I thank everyone for their comments about this story. I am the president of This Second Marketing LLC and we are the agency that did the IMAX Harry Potter promotion discussed above. I would like to address the concerns I hear about giving away free promotional items, "Swag" in the areas where there are newbies. First, this is NOT the only place we put our Buzz Agent Teams, but that said, we keep our presence and standards to a very high mark. If you read about the fact that most people who sign up for SL drop out after the first visit or 2, and dig deeper into that, you find that one of the main problems is that people do not know where to go to start living a Second Life. I know this was true for me and for dozens of others that I personally have discussed this with. There are even websites that talk about where you should go when you get into SL because people just can't figure it out. If a newbie is educated enough to use the search tool, which I personally was not in the beginning, they try to go to the popular places and don't realize that the lag is not something they are doing wrong or the norm for SL. People are VERY happy to engage in coversation with friendly avatars who immediately represent themselves as being "Out promoting fill-in-the-blank" and offer free items that would be of value to a newbie as well as landmarks to places to go right away. Our Buzz Agents answer questions for newbies the same way they do when they are on their volunteering time at these places. We do NOT allow our clients to slap a real world type ad in the newbie areas or ANY area of SL. WE think or our Buzz Teams more like the old Welcome Wagon that would visit people when they moved into a new home. They gave out all kinds of advertisements and promotional coupons and items, and people were SO happy to receive these things because they were new in the neighborhood and having a promotional card for dry cleaner near then or could really use a map with the local hardware store highlighted. This is a WIN/WIN. We DON'T support erecting billoards and banner ads in SL, we are a catalyst for commuinity support and one-on-one discussions.

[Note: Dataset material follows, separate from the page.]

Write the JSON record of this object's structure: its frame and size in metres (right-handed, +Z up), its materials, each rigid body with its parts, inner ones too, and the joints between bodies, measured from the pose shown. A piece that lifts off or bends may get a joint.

Personally, I would like to see fewer people focusing on negative aspects of SL and spending more time imagining the future of it and contributing to the virtual world...channeling their creative energy into to make it better. I am available for discussion at 415-776-4755
Joni West
SL Identity = Joni Rich

Big brands and companies are GREAT for the future of Second Life. People forget that the reason Soap Operas are called that is because P&G invented them as a marketing tool for selling soap to women who were home all day. Every piece of entertainment that we enjoy on TV is "brought to you by" a major marketer. We buy products and services from these companies and they sponsor the entertainment programs that we want to see. There is a balancing act when it comes to brand sponsorship and brands pushing the product in your face.

We believe we are adding value to Second Life with each and every project we do. We insist that our clients understand that they must add value to the grid and grow community around their brands and activities in a welcoming way. We will not allow a client to try to enter SL to take advantage of the commnunity and the buzz around all things SL.

Osprey Therian

:(

If you are going to be in Second Life and wish to keep your "presence and standards to a very high mark" you might consider not breaking what, to me, are important rules.